Even as a small business owner, this more wholistic view of your business will help you to ensure that your sales, marketing and customer service efforts support each other to add energy to turning your flywheel.
What if there’s a fraction too much friction?
Look at your business through the eyes of your customers. Closely examine every touchpoint and seek out those areas for improvement.
Once you find them, celebrate! Be glad that you have uncovered an area of your customer experience that is holding them back from purchasing. If you know about it, you can probably fix it and unlock that potential.
Unhappy customer? Dig here for gold!
Even if a customer has a negative experience with your business, you can still reduce friction by making sure you part on good terms. Make a habit of asking unhappy customers what you could have done better. You will learn far more from them than your happy customers. Plus, any changes you make as a result of their feedback will often have the most positive impact.
Don’t throw out your funnels!
Funnels are still useful for fuelling your flywheel. Really, the flywheel represents the wider business, providing a context for potentially many funnels that work to attract new customers to your business.
The measurable aspect is also important. Since a lot of data about customer behaviour can be collected, particularly through online marketing funnels, this can provide great insights, helping you to identify those all-important friction points.

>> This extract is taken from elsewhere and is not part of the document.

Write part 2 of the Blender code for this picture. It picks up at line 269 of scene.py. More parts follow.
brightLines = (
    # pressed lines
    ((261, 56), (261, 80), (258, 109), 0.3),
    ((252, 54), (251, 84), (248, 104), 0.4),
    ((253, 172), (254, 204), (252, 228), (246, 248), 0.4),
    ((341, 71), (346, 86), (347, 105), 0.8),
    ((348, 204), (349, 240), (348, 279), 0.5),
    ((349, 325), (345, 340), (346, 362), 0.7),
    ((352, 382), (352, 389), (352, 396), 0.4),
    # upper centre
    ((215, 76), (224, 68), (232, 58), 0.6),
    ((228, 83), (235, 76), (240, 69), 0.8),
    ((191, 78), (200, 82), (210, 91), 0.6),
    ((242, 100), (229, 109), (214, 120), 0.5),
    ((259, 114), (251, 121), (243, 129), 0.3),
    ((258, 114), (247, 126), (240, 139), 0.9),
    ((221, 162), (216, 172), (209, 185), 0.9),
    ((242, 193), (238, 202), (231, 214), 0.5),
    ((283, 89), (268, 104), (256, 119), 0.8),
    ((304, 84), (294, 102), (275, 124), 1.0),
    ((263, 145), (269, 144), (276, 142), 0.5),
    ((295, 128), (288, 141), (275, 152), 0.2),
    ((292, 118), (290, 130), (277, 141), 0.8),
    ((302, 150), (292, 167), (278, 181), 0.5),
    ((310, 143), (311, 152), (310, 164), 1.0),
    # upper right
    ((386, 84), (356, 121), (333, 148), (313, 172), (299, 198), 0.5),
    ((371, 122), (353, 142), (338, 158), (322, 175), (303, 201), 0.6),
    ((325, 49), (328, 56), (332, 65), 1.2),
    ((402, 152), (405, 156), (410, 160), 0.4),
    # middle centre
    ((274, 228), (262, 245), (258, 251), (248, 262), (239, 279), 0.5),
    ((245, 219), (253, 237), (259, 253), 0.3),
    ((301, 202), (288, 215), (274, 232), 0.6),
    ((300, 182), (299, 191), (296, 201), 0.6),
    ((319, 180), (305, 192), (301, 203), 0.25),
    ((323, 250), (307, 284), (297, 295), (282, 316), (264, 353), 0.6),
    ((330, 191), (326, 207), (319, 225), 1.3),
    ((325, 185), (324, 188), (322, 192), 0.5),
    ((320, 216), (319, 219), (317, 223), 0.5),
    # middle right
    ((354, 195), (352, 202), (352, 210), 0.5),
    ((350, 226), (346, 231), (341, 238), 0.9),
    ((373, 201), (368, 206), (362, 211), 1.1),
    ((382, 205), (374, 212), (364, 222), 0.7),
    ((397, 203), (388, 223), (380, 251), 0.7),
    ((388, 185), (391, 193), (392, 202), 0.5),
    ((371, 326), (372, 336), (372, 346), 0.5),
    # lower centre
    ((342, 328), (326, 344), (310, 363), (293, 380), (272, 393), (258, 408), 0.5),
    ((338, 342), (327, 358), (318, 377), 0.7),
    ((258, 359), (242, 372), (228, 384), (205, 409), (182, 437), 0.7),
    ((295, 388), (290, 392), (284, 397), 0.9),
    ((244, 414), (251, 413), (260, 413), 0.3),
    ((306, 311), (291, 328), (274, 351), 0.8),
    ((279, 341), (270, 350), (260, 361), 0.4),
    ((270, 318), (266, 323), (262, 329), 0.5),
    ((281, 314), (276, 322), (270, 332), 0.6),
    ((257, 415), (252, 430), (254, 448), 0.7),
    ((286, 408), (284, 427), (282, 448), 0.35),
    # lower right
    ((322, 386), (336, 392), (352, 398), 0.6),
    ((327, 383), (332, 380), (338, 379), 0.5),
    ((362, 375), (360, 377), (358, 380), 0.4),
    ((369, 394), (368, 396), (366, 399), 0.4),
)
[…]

The flywheel: a never-ending conversion process
So that brings us to the end of our two-part series on the funnel vs the flywheel. I see a lot of merit in HubSpot’s seismic shift in thinking. If customers are playing such a key role in attracting new customers to your business, it makes sense to place them at the centre of your strategy and leverage that energy to keep the wheels turning. Sales and marketing have always agreed that ‘customer is king’. The flywheel puts customers squarely back onto their rightful throne.